In a lot of simulations, the CPU time required to process a single event is so small that it doesn’t really matter, but what if we’re trying to model a process that requires more computation on every event, or run a really big simulation? Our single event queue severely limits our ability to parallelize across multiple CPU cores.

Partitioning

If you know that an event at time T can’t cause another event until time T+N then you can allow several events to be processed in parallel so long as they are on different nodes and are within time N of each other.

If our simulation spans large distances, we can partition the problem into multiple queues.

For example, Melbourne and Sydney are 713km apart which at the speed of light is over 2ms or to put it another way 2,000,000ns. So we can run multiple partitions, one for each city, each with its own nodes and queue, and allow the clocks to get up to 2ms out of sync before one has to wait for other other.

If one CPU is processing a Melbourne queue event at time 1,000,000,000 we can safely process Sydney queue events up to time 1,002,000,000 before stalling the queue.

If there’s a lot of partitions, we can use a lot of queues and thus a lot of cores. But there’s an organizational overhead to working out which nodes belong to which queues.

Optimistic Event Driven Simulation

Imagine we have a simulation of a complex network.

We’d like to use several CPU cores for the simulation, in parallel, but our nodes are too close together or too mobile to geographically partition. If we have a mechanism to rewind events, we can still run successive events in parallel and just rewind if an anachronism occurs.

We go ahead and optimistically process events from the queue as processors become available. Each node has its own state, and we keep a backlog of old states and events. If an event causes a new event to be scheduled before an event which has already been processed, we can use this information to rewind the nodes’ state to before the new event and replay. The backlog of states and events can be trimmed as the oldest clock passes.

A maximum ‘window’ time can be tuned to get a good amount of parallelization without too much retrying: this could be implemented as a sliding window where retrying causes the window to reduce.

Mixed Mode Simulation

Parallelization matters more when the simulation events are “heavy”, which brings us to another thing I spent some time looking at: “Mixed Mode Simulation”.

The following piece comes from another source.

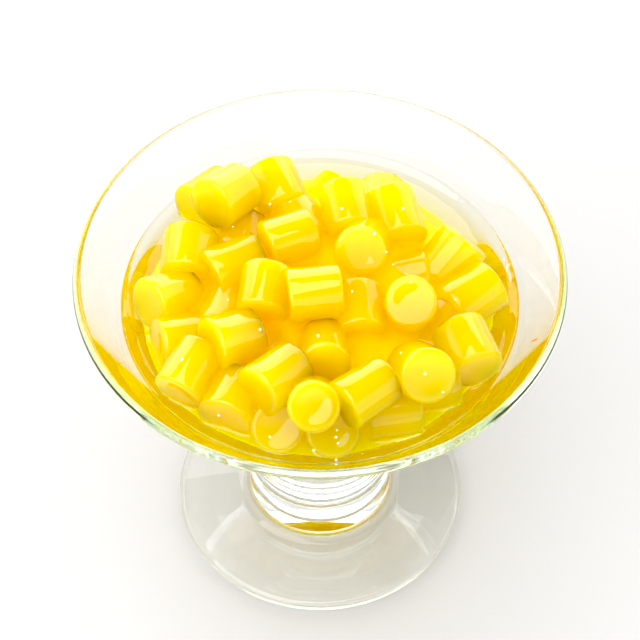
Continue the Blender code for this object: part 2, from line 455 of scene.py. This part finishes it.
def piece_mesh(piece, sides, index):
    """One piece in its place, its surface pushed in and out a little as soft jelly is."""
    mesh = spun(piece_profile(piece), sides)
    mesh.normal_update()
    away = Vector([index * step for step in BULGE_AWAY])
    for point in mesh.verts:
        point.co += point.normal * BULGE * noise.noise(point.co * BULGE_WAVES + away)
    turn = Vector((0.0, 0.0, 1.0)).rotation_difference(piece["axis"]).to_matrix().to_4x4()
    bmesh.ops.transform(mesh, matrix=Matrix.Translation(piece["at"]) @ turn, verts=mesh.verts)
    return mesh


def make_jelly():
    """Yellow jelly: light wanders far inside it, except for the blue, and its skin is wet."""
    made, tree, surface = new_paint("yellow_jelly")
    surface.inputs["Roughness"].default_value = 0.15
    surface.inputs["IOR"].default_value = 1.38
    surface.inputs["Specular IOR Level"].default_value = 0.1
    surface.inputs["Subsurface Weight"].default_value = 1.0
    surface.inputs["Subsurface Radius"].default_value = JELLY_REACH
    surface.inputs["Subsurface Scale"].default_value = JELLY_SCALE
    place = add(tree, "TexCoord")
    cloud = add(tree, "TexNoise", Scale=JELLY_CLOUDS, Detail=4.0)
    ramp = add(tree, "ValToRGB")
    ramp.color_ramp.elements[0].position = 0.3
    ramp.color_ramp.elements[0].color = JELLY_DEEP
    ramp.color_ramp.elements[1].position = 0.7
    ramp.color_ramp.elements[1].color = JELLY_PALE
    tree.links.new(place.outputs["Object"], cloud.inputs["Vector"])
    tree.links.new(cloud.outputs["Fac"], ramp.inputs["Fac"])
    tree.links.new(ramp.outputs["Color"], surface.inputs["Base Color"])
    uneven(tree, surface, JELLY_WAVES, JELLY_WAVE_DEPTH)
    return made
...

We were using User Mode Linux to work on HMIPv6 and Optimistic DAD … basically because it let us do network development without having to restart the whole machine, instead the linux kernel and its network stack all ran as a user-mode process. Or processes! You could run several kernels and have them talk to each other, thus simulating the several nodes involved in a HMIPv6 handover.

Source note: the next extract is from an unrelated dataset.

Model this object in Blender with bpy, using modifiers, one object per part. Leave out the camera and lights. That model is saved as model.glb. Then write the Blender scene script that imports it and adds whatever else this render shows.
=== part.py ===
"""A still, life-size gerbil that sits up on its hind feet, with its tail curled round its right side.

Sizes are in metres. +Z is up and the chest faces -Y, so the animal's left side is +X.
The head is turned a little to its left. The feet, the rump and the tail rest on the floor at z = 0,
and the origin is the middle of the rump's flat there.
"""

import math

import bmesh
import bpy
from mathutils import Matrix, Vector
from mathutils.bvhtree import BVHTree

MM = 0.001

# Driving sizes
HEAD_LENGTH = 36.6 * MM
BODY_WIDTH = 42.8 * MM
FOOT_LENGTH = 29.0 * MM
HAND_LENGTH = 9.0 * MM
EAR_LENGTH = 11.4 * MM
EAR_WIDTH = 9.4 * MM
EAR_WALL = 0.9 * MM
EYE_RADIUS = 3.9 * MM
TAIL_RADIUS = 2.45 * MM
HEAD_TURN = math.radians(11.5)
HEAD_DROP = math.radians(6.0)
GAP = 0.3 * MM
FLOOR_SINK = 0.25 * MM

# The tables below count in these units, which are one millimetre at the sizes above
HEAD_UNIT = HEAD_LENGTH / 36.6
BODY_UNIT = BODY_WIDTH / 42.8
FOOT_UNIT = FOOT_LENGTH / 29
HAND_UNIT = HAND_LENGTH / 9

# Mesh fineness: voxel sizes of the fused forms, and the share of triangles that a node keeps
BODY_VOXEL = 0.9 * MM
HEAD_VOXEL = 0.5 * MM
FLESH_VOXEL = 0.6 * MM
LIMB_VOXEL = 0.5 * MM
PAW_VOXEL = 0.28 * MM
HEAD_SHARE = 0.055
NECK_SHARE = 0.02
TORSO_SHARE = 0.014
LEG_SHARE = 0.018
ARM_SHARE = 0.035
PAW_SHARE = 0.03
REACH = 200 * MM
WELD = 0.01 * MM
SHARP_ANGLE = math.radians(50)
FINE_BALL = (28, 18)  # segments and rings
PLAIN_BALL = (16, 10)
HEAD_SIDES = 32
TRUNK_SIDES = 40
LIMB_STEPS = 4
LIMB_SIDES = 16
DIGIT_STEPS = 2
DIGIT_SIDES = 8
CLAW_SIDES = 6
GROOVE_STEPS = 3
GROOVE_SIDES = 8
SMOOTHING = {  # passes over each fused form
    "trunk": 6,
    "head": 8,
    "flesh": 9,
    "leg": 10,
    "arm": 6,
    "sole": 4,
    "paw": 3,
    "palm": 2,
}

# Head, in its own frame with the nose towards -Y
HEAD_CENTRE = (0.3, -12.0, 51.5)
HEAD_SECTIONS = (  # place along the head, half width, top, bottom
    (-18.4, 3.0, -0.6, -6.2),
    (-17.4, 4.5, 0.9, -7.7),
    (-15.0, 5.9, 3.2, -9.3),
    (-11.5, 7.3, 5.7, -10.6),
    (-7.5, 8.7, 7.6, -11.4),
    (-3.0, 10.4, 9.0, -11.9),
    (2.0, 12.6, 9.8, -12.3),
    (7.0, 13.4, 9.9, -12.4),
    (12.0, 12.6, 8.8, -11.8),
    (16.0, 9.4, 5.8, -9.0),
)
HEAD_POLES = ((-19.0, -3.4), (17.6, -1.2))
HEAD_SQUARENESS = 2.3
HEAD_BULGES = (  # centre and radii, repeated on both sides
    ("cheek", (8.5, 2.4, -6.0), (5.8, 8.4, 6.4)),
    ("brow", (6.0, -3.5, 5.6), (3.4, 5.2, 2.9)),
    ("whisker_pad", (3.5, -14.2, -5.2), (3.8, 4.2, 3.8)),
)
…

The problem with this was that it ran in real time. Simulating ten minutes of network traffic took … ten wall-clock minutes. During which time the computer was mostly idle. Unless you were trying to run a really big simulation in which case your simulated machines maybe couldn’t keep up, giving incorrect results. Simulating the behaviour of the network between the machines was also very limited: packets are routed between nodes reliably and instantly, unlike in the real world.

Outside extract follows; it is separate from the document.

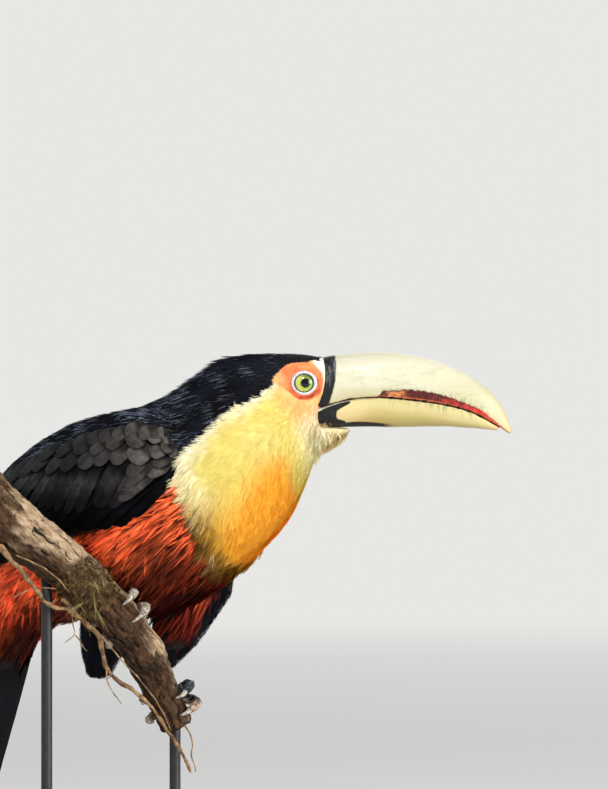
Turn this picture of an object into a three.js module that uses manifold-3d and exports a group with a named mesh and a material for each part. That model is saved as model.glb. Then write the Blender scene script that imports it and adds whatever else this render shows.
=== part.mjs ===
// A red-breasted toucan (Ramphastos dicolorus), life size, on a cut length of branch held by a display stand.
// Millimetres, +Z up. The bill points along +X and the bird's right side faces -Y.
// The origin is the centre of the underside of the stand's base.
import * as THREE from "three";
import { mergeVertices } from "three/addons/utils/BufferGeometryUtils.js";
import Module from "manifold-3d";

const wasm = await Module();
wasm.setup();

// ---------------------------------------------------------------- driving dimensions
const GAP = 0.3; // clearance between neighbouring solids
const BILL_BASE_X = 101.4;
const UPPER_BILL_END_X = 204.3;
const LOWER_BILL_END_X = 197.2; // the lower half closes behind the hooked tip
const BILL_HALF_WIDTH = 14.2; // at the base
const HEAD_Y = -30; // the head's plane of symmetry
const EYE = { x: 93.1, z: 271.2, out: 11.2, radius: 7.6 }; // out: from the plane of symmetry to the centre
const TOE_RADIUS = 2.7;
const SOLE_RADIUS = 3.4;
const TARSUS_RADIUS = 2.7;
const BASE = { radius: 82, height: 14, edge: 1.6 }; // edge: rounding of the rims
const ROD_RADIUS = 3;
const ROD_SOCKET = 6; // how deep a rod sits in the base and in the branch

// Sections of the feathered body from the face to the tail's tip: the centre, the way the section faces in
// degrees (yaw towards -Y, pitch up, roll left side down), then half its width and its reach up and down.
const BODY = [
  { at: [100.6, -30.0, 264.8], turn: [0, 2, 0], size: [13.8, 20.4, 19.4] },
  { at: [95.6, -30.0, 262.4], turn: [0, 11, 0], size: [18.2, 25.0, 26.4] },
  { at: [85.6, -29.6, 254.2], turn: [0, 17, 2], size: [21.8, 34.8, 36.0] },
  { at: [74.0, -28.0, 246.4], turn: [5, 22, 6], size: [27.0, 43.0, 43.8] },
  { at: [60.0, -24.0, 236.0], turn: [14, 27, 14], size: [33.5, 47.0, 50.0] },
  { at: [43.5, -17.0, 223.0], turn: [22, 31, 20], size: [40.0, 50.5, 54.0] },
  { at: [22.5, -6.0, 209.5], turn: [28, 33, 24], size: [45.5, 56.5, 60.0] },
  { at: [-4.0, 9.5, 197.0], turn: [28, 34, 24], size: [46.5, 61.0, 61.0] },
  { at: [-32.0, 26.0, 182.0], turn: [28, 37, 20], size: [41.0, 58.5, 50.0] },
  { at: [-53.0, 38.0, 166.0], turn: [30, 45, 14], size: [31.0, 41.0, 35.0] },
  { at: [-66.0, 46.5, 148.0], turn: [34, 57, 8], size: [22.5, 20.0, 20.0] },
  { at: [-74.5, 53.5, 125.0], turn: [36, 63, 4], size: [22.5, 7.0, 8.4] },
  { at: [-83.0, 61.0, 98.0], turn: [36, 65, 4], size: [25.0, 2.8, 3.6] },
  { at: [-92.0, 68.5, 66.0], turn: [36, 67, 4], size: [27.0, 2.2, 2.6] },
  { at: [-101.0, 76.0, 32.0], turn: [36, 68, 4], size: [24.0, 1.6, 1.8] },
];
const BODY_RING = 22; // points round one section
const BODY_STEPS = 34; // lengths between sections
// Where one part of the body passes into the next, counted in BODY sections.
const NECK_START = 3.1;
const TRUNK_START = 5.05;
const TAIL_START = 9.75;

// Sections that the folded wings are bent round: the shoulders and the back, then the air over the rump.
const WING_GUIDE = [
  ...BODY.slice(4, 9),
  { at: [-56.0, 39.0, 165.5], turn: [28, 38, 16], size: [34.0, 45.0, 38.0] },
  { at: [-78.0, 52.0, 145.0], turn: [30, 43, 12], size: [27.0, 31.0, 29.0] },
  { at: [-96.0, 63.0, 123.0], turn: [32, 48, 8], size: [22.0, 21.0, 21.0] },
];
const WING_DEPTH = 3.2; // how far a wing lies inside the guide
// Rows of a wing from the wrist to the tip: the place in WING_GUIDE, the upper and the lower edge in degrees
// from the middle of the back, and the height of the wing over the guide.
const WING = [
  [0.92, 74, 84, 0.8],
  [1.0, 62, 92, 3.0],
  [1.2, 50, 98, 4.4],
  [1.55, 41, 107, 4.8],
  [2.0, 32, 114, 4.6],
  [2.6, 24, 117, 4.4],
  [3.3, 17, 112, 4.0],
  [4.1, 13, 102, 3.8],
  [5.0, 11, 92, 3.6],
  [5.8, 11, 82, 3.2],
  [6.5, 15, 70, 2.4],
  [7.0, 26, 52, 1.6],
];
const WING_STEPS = 14;
const WING_ACROSS = 6;

// The bill in side view, X then Z: the ridge of the upper half, the cutting edge, and the keel of the lower.
const CULMEN = [
  [101.4, 284.6], [117.7, 287.3], [139.1, 287.8], [155.2, 285.4], [171.2, 280.2], [187.3, 271.4],
  [197.6, 261.2], [202.8, 250.4], [204.4, 245.0],
];
const TOMIUM = [
  [101.4, 258.2], [115, 262.2], [128.4, 263.8], [144.5, 262.9], [165.9, 260.1], [181.9, 256.0],
  [195.3, 248.9], [202.0, 244.4], [204.4, 243.8],
];
const KEEL = [
  [101.4, 247.2], [123.1, 247.9], [144.5, 247.6], [165.9, 248.0], [181.9, 247.2], [192.6, 246.2],
  [197.5, 246.0],
];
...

On the other hand, network simulators like OmNet++ only implement very simple nodes, rather than something as complicated as, for example, a video stream or a web request over a TCP/IP stack in a whole Linux kernel. We didn’t really want to implement our protocols twice, either, once in Linux and again in simulation.

So what I wanted to do was to run some User Mode Linux instances to model real network devices, and connect them via a event-driven network simulation. The User Mode Linux clocks would be synced to the network simulator clock and the UML kernel timer “tick” would be an event in the simulator event queue.

This would require a few changes to the UML kernel timers, real time clock and network stack.

Gone without a trace

The only trace I can find of any of this work is from 2002 in this thread about using SIGHUP to ctrl-alt-del the UML process.

I've been playing with virtual networks of UML hosts, and
one thing that's been annoying me is that it's difficult to shut
the network down cleanly. Here's a patch which catches a SIGHUP
to the tracing thread and calls the kernel ctrl_alt_del() procedure.

[…]

Hopefully something useful should come out of all this mucking around:
I'm setting up IPv6 virtual networks & trying to do simulation and
conformance testing using UML. There's probably a paper in it :-)

Virtual Time

Technology has moved on a bit, but it’d be interesting to consider if this sort of thing would fit well into the world of QEMU or Docker or Wine.

Docker is quite often used to test software before rollout but it’d be nice to be able to answer the question: would our tests still pass if network latency was increased, or if packet loss became an issue? At what point do network issues make your Internet service unusable?